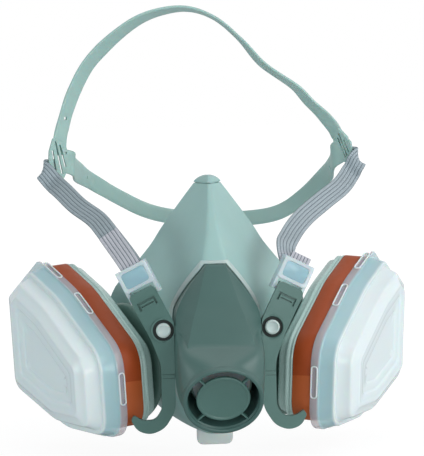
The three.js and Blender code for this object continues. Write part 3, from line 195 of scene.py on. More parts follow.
def bare(name):
    """A material with only its shader, and the node that gives it coordinates."""
    material = bpy.data.materials.new(name)
    material.use_nodes = True
    tree = material.node_tree
    tree.nodes.clear()
    shader = tree.nodes.new("ShaderNodeBsdfPrincipled")
    add(tree, "ShaderNodeOutputMaterial", None, {"Surface": shader})
    return material, tree, shader, add(tree, "ShaderNodeTexCoord")


def parts_of(material):
    """A finish's tree, its shader and its coordinates."""
    kinds = {node.type: node for node in material.node_tree.nodes}
    return material.node_tree, kinds["BSDF_PRINCIPLED"], kinds["TEX_COORD"].outputs["Object"]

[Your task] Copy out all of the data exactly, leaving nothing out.

[Response]
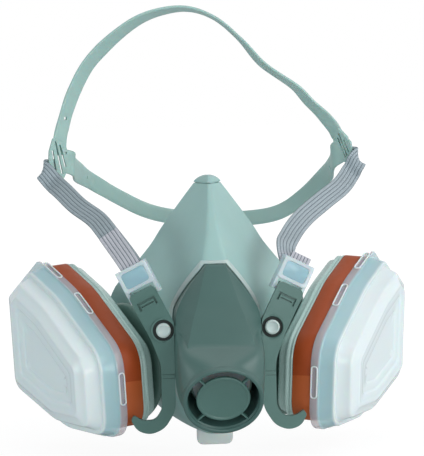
The three.js and Blender code for this object continues. Write part 3, from line 195 of scene.py on. More parts follow.
def bare(name):
    """A material with only its shader, and the node that gives it coordinates."""
    material = bpy.data.materials.new(name)
    material.use_nodes = True
    tree = material.node_tree
    tree.nodes.clear()
    shader = tree.nodes.new("ShaderNodeBsdfPrincipled")
    add(tree, "ShaderNodeOutputMaterial", None, {"Surface": shader})
    return material, tree, shader, add(tree, "ShaderNodeTexCoord")


def parts_of(material):
    """A finish's tree, its shader and its coordinates."""
    kinds = {node.type: node for node in material.node_tree.nodes}
    return material.node_tree, kinds["BSDF_PRINCIPLED"], kinds["TEX_COORD"].outputs["Object"]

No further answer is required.